- Provided records:

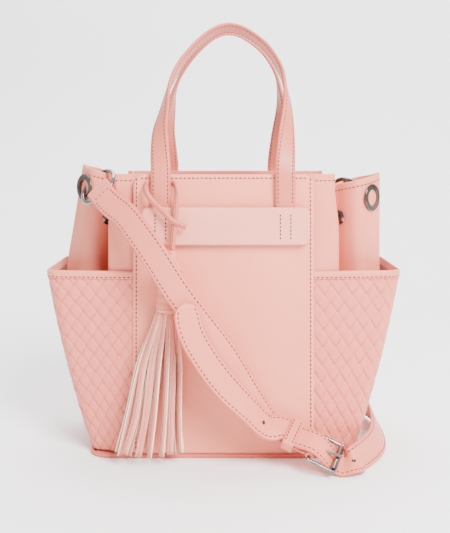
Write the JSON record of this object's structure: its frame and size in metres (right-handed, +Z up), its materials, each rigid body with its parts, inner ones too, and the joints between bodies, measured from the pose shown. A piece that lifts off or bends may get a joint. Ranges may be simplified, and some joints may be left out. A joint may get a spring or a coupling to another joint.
{
  "type": "handbag",
  "caption": "Small leather tote with folded gussets, woven side pockets, two looped handles, a buckled shoulder strap and a tassel.",
  "frame": {"origin": "centre of the base's underside, on the surface the bag stands on", "axes": "+Z up; +X to the bag's right as seen from the front; the front panel faces -Y"},
  "size_m": [0.32, 0.247, 0.3904],
  "materials": {
    "leather": "satin, fine grain",
    "woven_leather": "satin, diagonal basket weave",
    "lining": "matte",
    "board": "matte",
    "dark_metal": "polished, dark nickel",
    "bright_metal": "polished nickel",
    "fringe": "satin, pale cut edges"
  },
  "bodies": {
    "root": {"base_panel": "leather", "base_board": "board", "base_welt": "leather", "base_lining": "lining", "front_panel": "leather", "back_panel": "leather", "front_lining": "lining", "back_lining": "lining", "left_gusset": "leather", "right_gusset": "leather", "left_gusset_lining": "lining", "right_gusset_lining": "lining", "left_pocket": "woven_leather", "right_pocket": "woven_leather", "left_pocket_binding": "leather", "right_pocket_binding": "leather", "front_tab": "leather", "back_tab": "leather", "front_handle_ends": "leather", "back_handle_ends": "leather", "left_front_eyelet": "dark_metal", "left_back_eyelet": "dark_metal", "right_front_eyelet": "dark_metal", "right_back_eyelet": "dark_metal", "eyelet_washers": "dark_metal", "left_snaps": "bright_metal", "right_snaps": "bright_metal", "buckle_strap": "leather", "buckle_fold": "leather", "long_strap": "leather", "buckle_frame": "bright_metal"},
    "front_handle": {"front_handle": "leather"},
    "back_handle": {"back_handle": "leather"},
    "left_ring": {"left_ring": "bright_metal"},
    "right_ring": {"right_ring": "bright_metal"},
    "strap_keeper": {"strap_keeper": "leather"},
    "buckle_roller": {"buckle_roller": "bright_metal"},
    "buckle_tongue": {"buckle_tongue": "bright_metal"},
    "tassel": {"tassel_lace": "leather", "tassel_cap": "leather", "tassel_fringe": "fringe"}
  },
  "joints": [
    {"name": "front_handle_tilt", "type": "hinge", "parent": "root", "child": "front_handle", "pos_m": [0, -0.06, 0.252], "axis": [1, 0, 0], "range_deg": [0, 75]},
    {"name": "back_handle_tilt", "type": "hinge", "parent": "root", "child": "back_handle", "pos_m": [0, 0.06, 0.252], "axis": [-1, 0, 0], "range_deg": [0, 90]},
    {"name": "left_ring_turn", "type": "hinge", "parent": "root", "child": "left_ring", "pos_m": [-0.116, -0.0235, 0.2373], "axis": [-0.5654, -0.5592, 0.6063], "continuous": true},
    {"name": "right_ring_turn", "type": "hinge", "parent": "root", "child": "right_ring", "pos_m": [0.1253, 0.0232, 0.2288], "axis": [0.5654, 0.5592, 0.6063], "continuous": true},
    {"name": "keeper_slide", "type": "slide", "parent": "root", "child": "strap_keeper", "axis": [-0.8956, 0.24, 0.3746], "range_m": [0, 0.0025]},
    {"name": "buckle_tongue_lift", "type": "hinge", "parent": "root", "child": "buckle_tongue", "pos_m": [0.076, -0.086, 0.0202], "axis": [-0.3912, -0.8257, -0.4065], "range_deg": [0, 10]},
    {"name": "buckle_roller_spin", "type": "hinge", "parent": "root", "child": "buckle_roller", "pos_m": [0.0957, -0.09128, 0.01196], "axis": [-0.3912, -0.8257, -0.4065], "continuous": true},
    {"name": "tassel_swing", "type": "hinge", "parent": "root", "child": "tassel", "pos_m": [-0.055, -0.0605, 0.2425], "axis": [0, 1, 0], "range_deg": [-5, 5]}
  ]
}
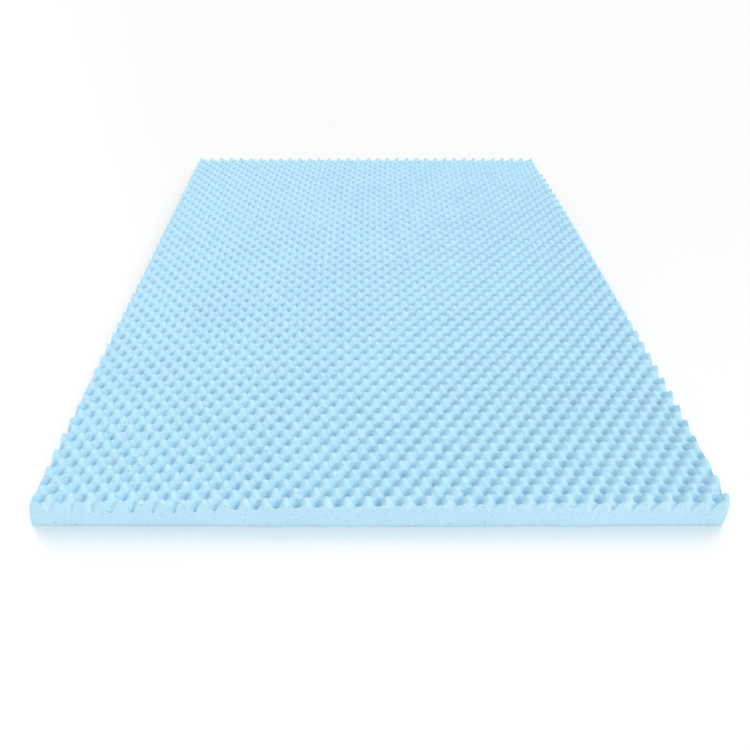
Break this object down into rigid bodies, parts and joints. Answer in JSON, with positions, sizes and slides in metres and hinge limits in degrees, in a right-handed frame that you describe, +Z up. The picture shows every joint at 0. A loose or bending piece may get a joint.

- Exercise task: Each record above must be given again exactly.

- Correct answer:
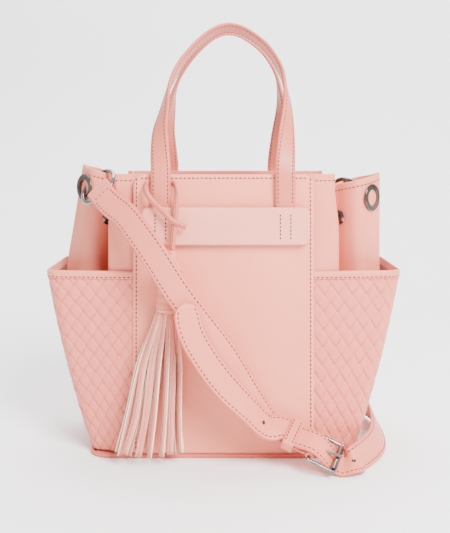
Write the JSON record of this object's structure: its frame and size in metres (right-handed, +Z up), its materials, each rigid body with its parts, inner ones too, and the joints between bodies, measured from the pose shown. A piece that lifts off or bends may get a joint. Ranges may be simplified, and some joints may be left out. A joint may get a spring or a coupling to another joint.
{
  "type": "handbag",
  "caption": "Small leather tote with folded gussets, woven side pockets, two looped handles, a buckled shoulder strap and a tassel.",
  "frame": {"origin": "centre of the base's underside, on the surface the bag stands on", "axes": "+Z up; +X to the bag's right as seen from the front; the front panel faces -Y"},
  "size_m": [0.32, 0.247, 0.3904],
  "materials": {
    "leather": "satin, fine grain",
    "woven_leather": "satin, diagonal basket weave",
    "lining": "matte",
    "board": "matte",
    "dark_metal": "polished, dark nickel",
    "bright_metal": "polished nickel",
    "fringe": "satin, pale cut edges"
  },
  "bodies": {
    "root": {"base_panel": "leather", "base_board": "board", "base_welt": "leather", "base_lining": "lining", "front_panel": "leather", "back_panel": "leather", "front_lining": "lining", "back_lining": "lining", "left_gusset": "leather", "right_gusset": "leather", "left_gusset_lining": "lining", "right_gusset_lining": "lining", "left_pocket": "woven_leather", "right_pocket": "woven_leather", "left_pocket_binding": "leather", "right_pocket_binding": "leather", "front_tab": "leather", "back_tab": "leather", "front_handle_ends": "leather", "back_handle_ends": "leather", "left_front_eyelet": "dark_metal", "left_back_eyelet": "dark_metal", "right_front_eyelet": "dark_metal", "right_back_eyelet": "dark_metal", "eyelet_washers": "dark_metal", "left_snaps": "bright_metal", "right_snaps": "bright_metal", "buckle_strap": "leather", "buckle_fold": "leather", "long_strap": "leather", "buckle_frame": "bright_metal"},
    "front_handle": {"front_handle": "leather"},
    "back_handle": {"back_handle": "leather"},
    "left_ring": {"left_ring": "bright_metal"},
    "right_ring": {"right_ring": "bright_metal"},
    "strap_keeper": {"strap_keeper": "leather"},
    "buckle_roller": {"buckle_roller": "bright_metal"},
    "buckle_tongue": {"buckle_tongue": "bright_metal"},
    "tassel": {"tassel_lace": "leather", "tassel_cap": "leather", "tassel_fringe": "fringe"}
  },
  "joints": [
    {"name": "front_handle_tilt", "type": "hinge", "parent": "root", "child": "front_handle", "pos_m": [0, -0.06, 0.252], "axis": [1, 0, 0], "range_deg": [0, 75]},
    {"name": "back_handle_tilt", "type": "hinge", "parent": "root", "child": "back_handle", "pos_m": [0, 0.06, 0.252], "axis": [-1, 0, 0], "range_deg": [0, 90]},
    {"name": "left_ring_turn", "type": "hinge", "parent": "root", "child": "left_ring", "pos_m": [-0.116, -0.0235, 0.2373], "axis": [-0.5654, -0.5592, 0.6063], "continuous": true},
    {"name": "right_ring_turn", "type": "hinge", "parent": "root", "child": "right_ring", "pos_m": [0.1253, 0.0232, 0.2288], "axis": [0.5654, 0.5592, 0.6063], "continuous": true},
    {"name": "keeper_slide", "type": "slide", "parent": "root", "child": "strap_keeper", "axis": [-0.8956, 0.24, 0.3746], "range_m": [0, 0.0025]},
    {"name": "buckle_tongue_lift", "type": "hinge", "parent": "root", "child": "buckle_tongue", "pos_m": [0.076, -0.086, 0.0202], "axis": [-0.3912, -0.8257, -0.4065], "range_deg": [0, 10]},
    {"name": "buckle_roller_spin", "type": "hinge", "parent": "root", "child": "buckle_roller", "pos_m": [0.0957, -0.09128, 0.01196], "axis": [-0.3912, -0.8257, -0.4065], "continuous": true},
    {"name": "tassel_swing", "type": "hinge", "parent": "root", "child": "tassel", "pos_m": [-0.055, -0.0605, 0.2425], "axis": [0, 1, 0], "range_deg": [-5, 5]}
  ]
}
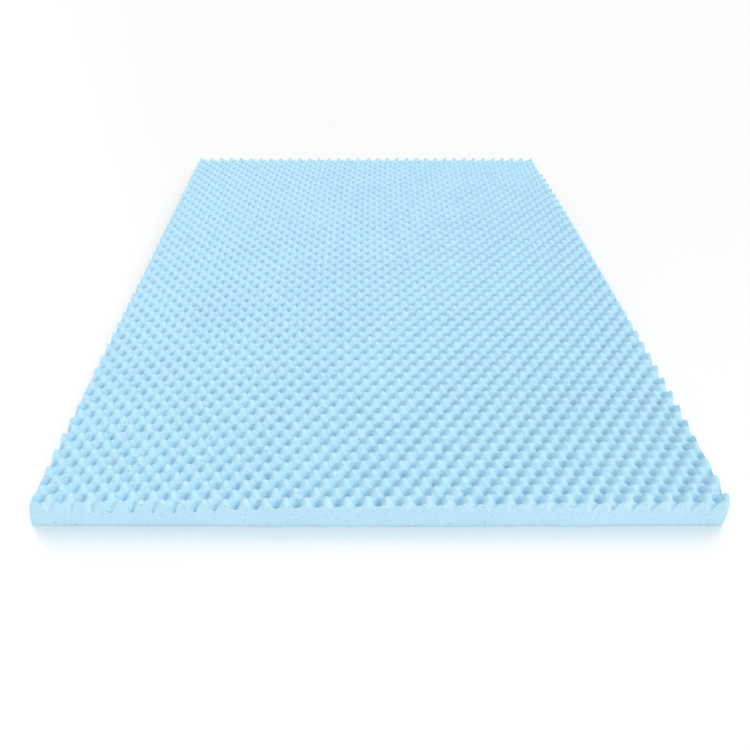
Break this object down into rigid bodies, parts and joints. Answer in JSON, with positions, sizes and slides in metres and hinge limits in degrees, in a right-handed frame that you describe, +Z up. The picture shows every joint at 0. A loose or bending piece may get a joint.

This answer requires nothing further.